Michael Simon | May 29, 2014
Imagine this episode of The Jetsons: George has to work late, so he calls Jane on his video phone to tell her he won't be home in time for dinner. She shows him a picture of new earrings she wants for her birthday, and when he hangs up, an ad for a jewelry store pops up. After Mr. Spacely lets him go, he taps a few times on his screen and hops in his flying car, where a trailer for a new movie begins to play, asking if he'd like directions to the space drive-in. Once he gets home (and stops that crazy thing), the lights are on, the temperature is just right and the Food-a-Rac-a-Cycle has already whipped up a perfect prime rib dinner.

But maybe it doesn't have to be quite as oppressive and dystopian as we fear.

Interior design

If Google has learned anything from its platform war with Apple, it's that user interfaces and experiences matter. Not only has Android matured into a sleek, viable alternative to iOS, Google has paid just as much attention to its mobile and web apps, crafting a polished, refined suite of services that are among the best in their class. As Google expands Android to the various other screens in our lives, we can expect the same sharp focus on UX, especially if it wants to compete with Apple in this space. And that includes the ads that will inevitably be part of it.

It might not subscribe to the same meticulous standards as Apple does in the advertising department, but Google has taken a relatively friendly tack with Android, stopping short of developing any overly invasive or irritating campaigns, with the most offensive requiring an extra swipe to get past a set of sponsored search results. Even in apps, where there's a far greater opportunity to barrage users with ads, Google has kept the experience as pleasant as it can be — aside from some resolution issues, its in-app banners aren't any more or less appealing than Apple's own iAds.

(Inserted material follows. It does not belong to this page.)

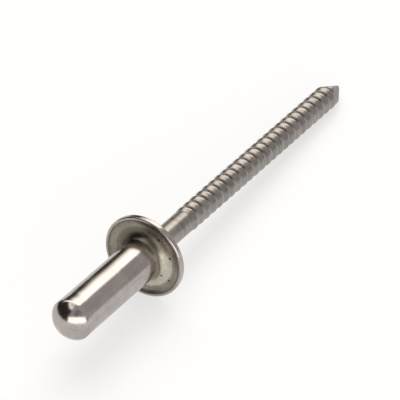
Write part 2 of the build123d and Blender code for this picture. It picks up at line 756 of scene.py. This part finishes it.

But these new generation of screens will require a whole new set of guidelines. Random banner ads on our wrists or thermostats is a less-than-ideal scenario, and if Android Wear is any indication, the Google-powered home will adhere to a different criteria than KitKat. Google's wearable platform is already designed to be a more elegant system that moves and adapts to each user's life, and with it will surely come a new platform for ads that eschews traditional methods and puts a unique spin on a necessary evil.

Home improvement

Assuming our refrigerators aren't watching every move we make, our direct interaction with these screens in our homes is going to be fairly limited. Nest's intelligent system has made it so we barely need to physically adjust the thermostat at all, and now that it's under Google's umbrella, it seems inevitable that the team will have a hand in whatever iteration of Android lands on this new class of appliances.

Perhaps that was the main impetus for buying Nest all along. Google hasn't shown more than a passing interest in hardware, and it seems unlikely that it's going to suddenly release a line of Android-based home products. But Nest's appeal isn't just in the slick transformation of ugly household necessities — Tony Fadell and his team has built a new kind of mobile interface, one that operates independently of our touch, relying on gestures and artificial intelligence to basically run itself.